This image reflects my preparation for the presentation really well. This cute comic shows how I made the powerpoint, made the really long and overly detailed cheat sheet and then didn’t know where to go next. I think I relied too heavily on the cheat sheet the first presentation, and then my second presentation I tried to just go through without it. I need to find a balance between me talking at the class from a script, and me floundering my way through it. I’m not comfortable presenting. Can I do it? Yes. But I would be less nervous if I had a smaller group, or was just tutoring someone. Being nervous can be both good and bad for presenting. It can be debilitating or make you relatable.

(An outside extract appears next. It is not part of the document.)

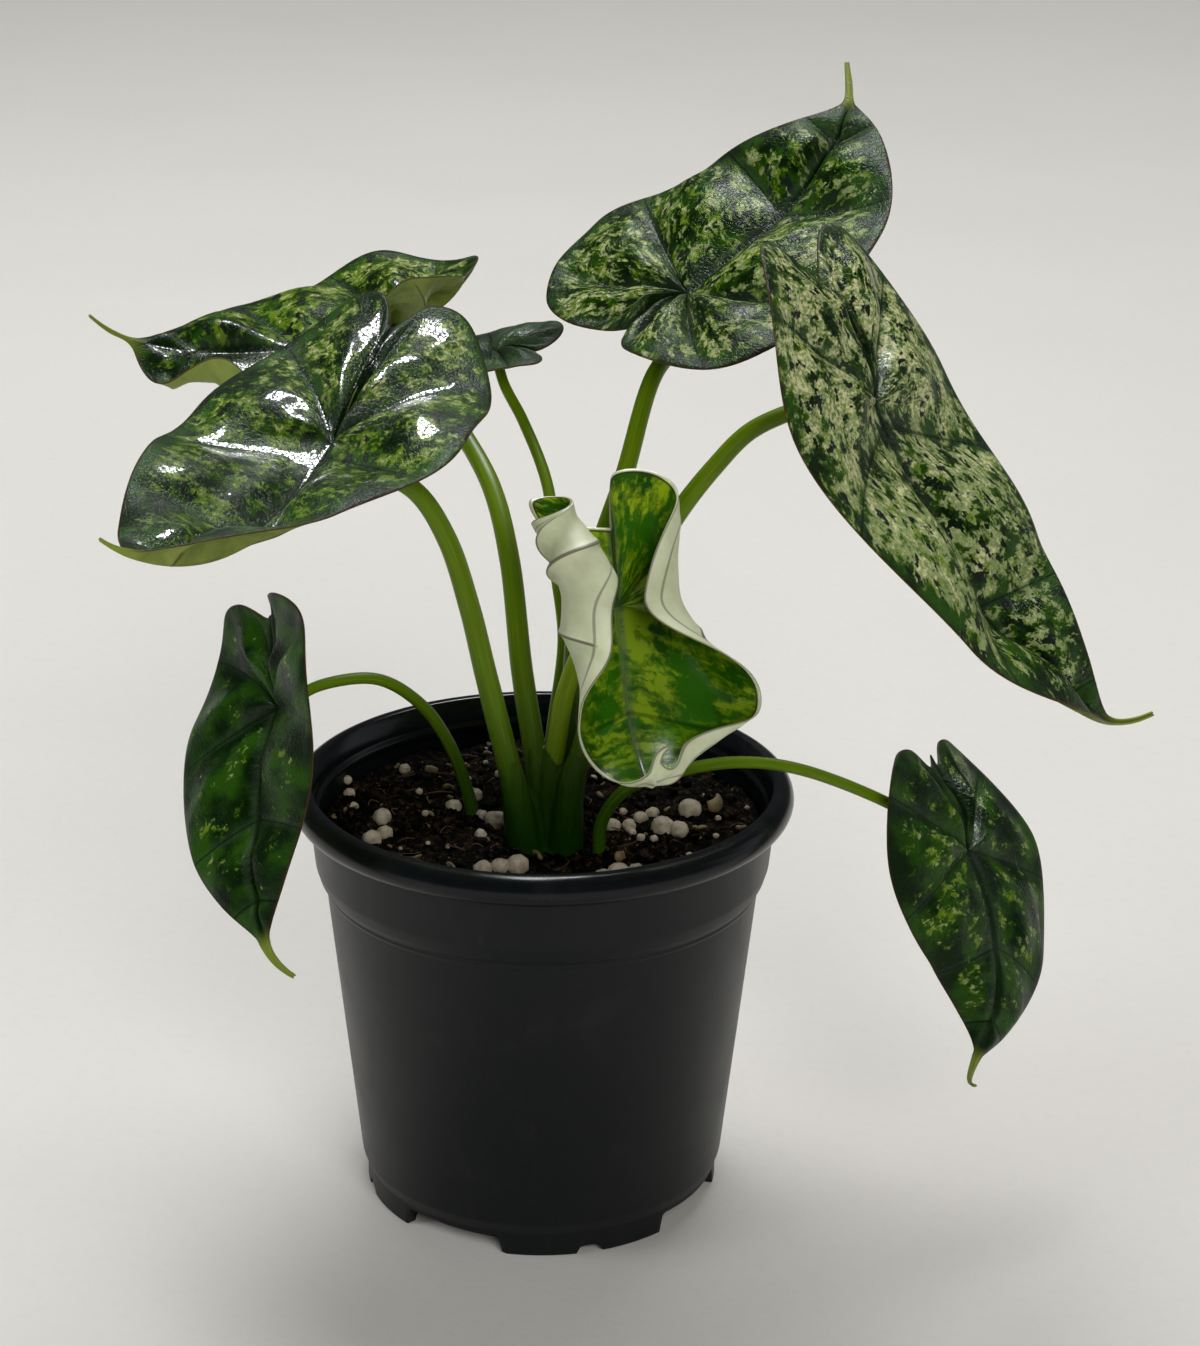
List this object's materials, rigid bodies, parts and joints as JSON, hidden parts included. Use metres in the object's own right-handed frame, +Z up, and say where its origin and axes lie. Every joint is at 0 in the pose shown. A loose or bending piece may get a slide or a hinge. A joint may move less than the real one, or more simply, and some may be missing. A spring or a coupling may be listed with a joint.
{
  "type": "potted dragon scale alocasia",
  "caption": "Young dragon scale alocasia in a black nursery pot, with stiff, quilted arrow-shaped leaves on upright stems and one leaf still unrolling",
  "frame": {"origin": "middle of the whole plant's footprint, on the surface that the pot stands on", "axes": "+Z up along the pot's axis, which is the longest extent, -Y towards the side with the unrolling leaf, +X to that side's right"},
  "size_m": [0.2578, 0.2254, 0.2655],
  "materials": {
    "pot": "satin black moulded plastic",
    "soil": "damp dark bark and peat mix with pale perlite beads",
    "crown": "fleshy olive green stem bases",
    "stem": "smooth olive green leaf stalk",
    "young_stem": "smooth light green leaf stalk",
    "blade": "glossy dark green leaf with yellow-green mottling and pale veins",
    "young_blade": "bright green young leaf with a pale underside"
  },
  "bodies": {
    "root": {"pot": "pot", "soil": "soil", "crown": "crown", "stem_top": "stem", "blade_top": "blade", "stem_right": "stem", "blade_right": "blade", "stem_front": "stem", "blade_front": "blade", "stem_left": "stem", "blade_left": "blade", "stem_back": "stem", "blade_back": "blade", "stem_young": "young_stem", "blade_young": "young_blade", "stem_low_left": "stem", "blade_low_left": "blade", "stem_low_right": "stem", "blade_low_right": "blade"}
  },
  "joints": []
}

I googled presentation anxiety and found some good advice from Forbes, an article called Four Ways to Quiet Your Presentation Anxiety. The first rule is to not be so self centered. So first, I need to change the shift from thinking about me to thinking more about the audience. A lot of the time when I’m presenting I’m focused on myself to make sure I’m not stuttering, sweating profusely, shaking, or showing any other signs of nervousness. Instead of focusing on my distracting anxiety, I should focus on what the students need to hear, if they are receiving the information, and if they understand. Their second rule is finding the best way to rehearse. I don’t think I’ve found the best way to rehearse. Trying to explain the information to my friends isn’t helping me flow through the slides. Between now and Friday I’m definitely going to be talking to myself a lot, and hoping I can improvise when I’m with the students. Their last bit of advice really hits home: Think Connection, Not Perfection. I can’t feel so embarrassed about every little mistake. Does it matter if I mess up as long as the students are having fun?

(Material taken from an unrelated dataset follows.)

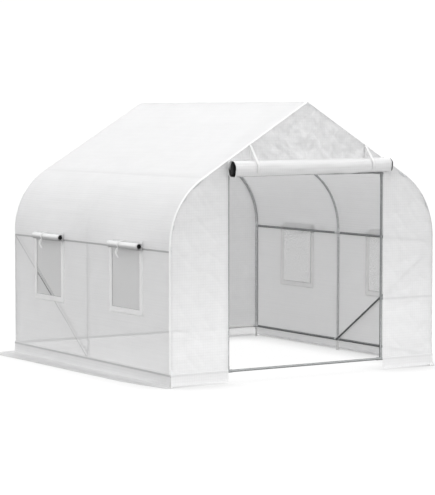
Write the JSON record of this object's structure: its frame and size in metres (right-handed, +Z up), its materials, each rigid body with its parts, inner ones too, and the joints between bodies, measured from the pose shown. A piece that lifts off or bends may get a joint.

USF College of Education also has a helpful page for Speaker’s Anxiety. It addresses that I may be thinking catastrophically, or spending too much time thinking about the bad things that happen. I mean, what’s the worst thing that could happen? Some high school kids think I’m lame? Ha, like that hasn’t happened before. I’ll survive.

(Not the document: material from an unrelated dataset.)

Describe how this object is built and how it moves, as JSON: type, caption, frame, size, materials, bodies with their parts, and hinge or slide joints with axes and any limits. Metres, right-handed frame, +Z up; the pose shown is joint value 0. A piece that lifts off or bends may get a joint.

After all this about my nerves, I do feel ready to teach. Maybe I’m not but I’d rather just dive in and see how it goes. I’m going to be nervous no matter how long I’ve practiced and prepared, so I should just go for it. I can turn my nervous energy into excited energy. So, I’m really excited to meet the students and get them as excited as I am about carbon. I’m more nervous about the teacher or administrator being present when I’m teaching than actually interacting with the students. I need to impress them and do a good job so that school participates again.
I really enjoyed Siobhan’s presentation. No matter how she feels inside, she looks relaxed and in control. Her presentation flows really well, and that’s something I should work on.